EXERCISE OBJECTIVE:
Please print all of the material below, word for word.

COLLECTED MATERIAL:
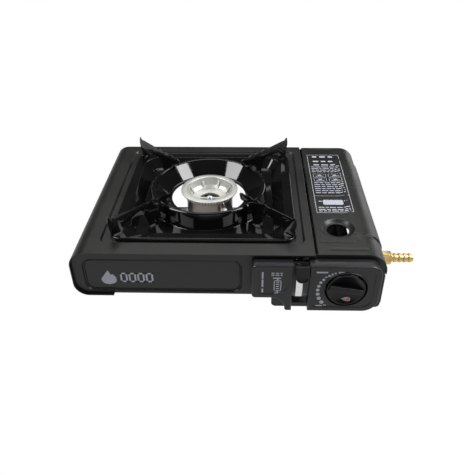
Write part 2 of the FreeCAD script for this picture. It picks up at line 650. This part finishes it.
# ---- lid ----------------------------------------------------------------------------------------------
def cartridge_lid():
    """Bent sheet lid with a raised shoulder over the cartridge, ribs, finger hole and knuckles."""
    right = CASING_HALF
    t = SHEET
    length = LID_BACK - LID_FRONT

    def bend(inset, y0, depth):
        low = LID_BOTTOM - 20
        return prism([(LID_LEFT + inset, low, 0), (right - inset, low, 0),
                      (right - inset, CASING_TOP - inset, LID_SHOULDER - inset),
                      (LID_LEFT + inset, CASING_TOP - inset, 1.5 - inset if inset < 1.5 else 0)],
                     "xz", y0, depth)

    def shoulder(inset, y0, depth):
        low = SHOULDER_BOTTOM + inset
        top = CASING_TOP + SHOULDER_RISE - inset
        side = right + SHOULDER_OUT - inset
        return prism([(SHOULDER_START, low, 0), (side, low, 0), (side, top, 20 - inset),
                      (SHOULDER_FULL + 0.2 * inset, top, 2),
                      (SHOULDER_START, CASING_TOP - 2 - 1.1 * inset, 0)], "xz", y0, depth)

    outside = fuse(bend(0, LID_FRONT, length), shoulder(0, SHOULDER_FRONT, SHOULDER_LENGTH))
    lid = outside.cut(bend(t, LID_FRONT - 1, length + 2))
    lid = lid.cut(shoulder(t, SHOULDER_FRONT + t, SHOULDER_LENGTH - 2 * t))
    lid = lid.cut(box(LID_LEFT - 1, right - 20, 0, LID_BACK + 1, 20, CASING_TOP - 5))
    for y0 in (0, LID_BACK - PANEL_CLEAR):
        lid = lid.cut(box(LID_LEFT - 1, LID_LEFT + 2, y0, y0 + PANEL_CLEAR + 1, 20, CASING_TOP - SHEET))
    lid = lid.cut(box(right - 25, right + 5, 0, LID_BACK + 1, 20, LID_BOTTOM))
    dimple = turned([(FINGER_R, 72.6), (DIMPLE_R - 3, 73.4), (DIMPLE_R, CASING_TOP),
                     (DIMPLE_R + 1.2, CASING_TOP), (DIMPLE_R + 1.2, CASING_TOP - t),
                     (DIMPLE_R + 0.6, CASING_TOP - t), (DIMPLE_R - 2.4, 72.4), (FINGER_R, 71.6)],
                    FINGER_X, FINGER_Y)
    lid = lid.cut(rod(DIMPLE_R + 0.6, V(FINGER_X, FINGER_Y, 70), Z_AXIS, 10))
    lid = fuse(lid, dimple)
    for x0, x1, y, radius in LID_GROOVES:
        groove = rod(radius, V(x0, y, CASING_TOP + radius - GROOVE_DEPTH), X_AXIS, x1 - x0)
        lid = lid.cut(groove)
    for y in HINGES:
        wall = box(right - t, HINGE_X, y - 5, y + 5, HINGE_Z + 1.5, HINGE_Z + 2.5)
        roll = rod(2.5, V(HINGE_X, y - 5, HINGE_Z), Y_AXIS, 10)
        bore = rod(HINGE_PIN_R + RUN_GAP, V(HINGE_X, y - 6, HINGE_Z), Y_AXIS, 12)
        lid = fuse(lid, wall, roll).cut(bore)
    return lid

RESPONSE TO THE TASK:
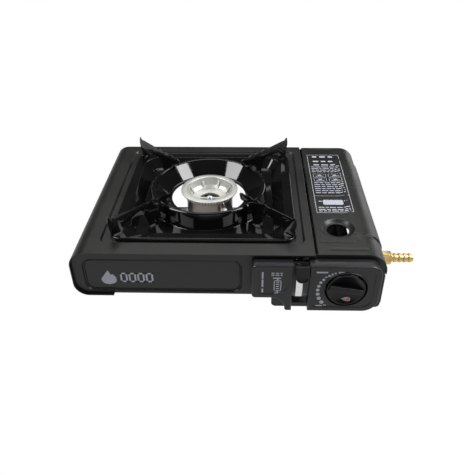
Write part 2 of the FreeCAD script for this picture. It picks up at line 650. This part finishes it.
# ---- lid ----------------------------------------------------------------------------------------------
def cartridge_lid():
    """Bent sheet lid with a raised shoulder over the cartridge, ribs, finger hole and knuckles."""
    right = CASING_HALF
    t = SHEET
    length = LID_BACK - LID_FRONT

    def bend(inset, y0, depth):
        low = LID_BOTTOM - 20
        return prism([(LID_LEFT + inset, low, 0), (right - inset, low, 0),
                      (right - inset, CASING_TOP - inset, LID_SHOULDER - inset),
                      (LID_LEFT + inset, CASING_TOP - inset, 1.5 - inset if inset < 1.5 else 0)],
                     "xz", y0, depth)

    def shoulder(inset, y0, depth):
        low = SHOULDER_BOTTOM + inset
        top = CASING_TOP + SHOULDER_RISE - inset
        side = right + SHOULDER_OUT - inset
        return prism([(SHOULDER_START, low, 0), (side, low, 0), (side, top, 20 - inset),
                      (SHOULDER_FULL + 0.2 * inset, top, 2),
                      (SHOULDER_START, CASING_TOP - 2 - 1.1 * inset, 0)], "xz", y0, depth)

    outside = fuse(bend(0, LID_FRONT, length), shoulder(0, SHOULDER_FRONT, SHOULDER_LENGTH))
    lid = outside.cut(bend(t, LID_FRONT - 1, length + 2))
    lid = lid.cut(shoulder(t, SHOULDER_FRONT + t, SHOULDER_LENGTH - 2 * t))
    lid = lid.cut(box(LID_LEFT - 1, right - 20, 0, LID_BACK + 1, 20, CASING_TOP - 5))
    for y0 in (0, LID_BACK - PANEL_CLEAR):
        lid = lid.cut(box(LID_LEFT - 1, LID_LEFT + 2, y0, y0 + PANEL_CLEAR + 1, 20, CASING_TOP - SHEET))
    lid = lid.cut(box(right - 25, right + 5, 0, LID_BACK + 1, 20, LID_BOTTOM))
    dimple = turned([(FINGER_R, 72.6), (DIMPLE_R - 3, 73.4), (DIMPLE_R, CASING_TOP),
                     (DIMPLE_R + 1.2, CASING_TOP), (DIMPLE_R + 1.2, CASING_TOP - t),
                     (DIMPLE_R + 0.6, CASING_TOP - t), (DIMPLE_R - 2.4, 72.4), (FINGER_R, 71.6)],
                    FINGER_X, FINGER_Y)
    lid = lid.cut(rod(DIMPLE_R + 0.6, V(FINGER_X, FINGER_Y, 70), Z_AXIS, 10))
    lid = fuse(lid, dimple)
    for x0, x1, y, radius in LID_GROOVES:
        groove = rod(radius, V(x0, y, CASING_TOP + radius - GROOVE_DEPTH), X_AXIS, x1 - x0)
        lid = lid.cut(groove)
    for y in HINGES:
        wall = box(right - t, HINGE_X, y - 5, y + 5, HINGE_Z + 1.5, HINGE_Z + 2.5)
        roll = rod(2.5, V(HINGE_X, y - 5, HINGE_Z), Y_AXIS, 10)
        bore = rod(HINGE_PIN_R + RUN_GAP, V(HINGE_X, y - 6, HINGE_Z), Y_AXIS, 12)
        lid = fuse(lid, wall, roll).cut(bore)
    return lid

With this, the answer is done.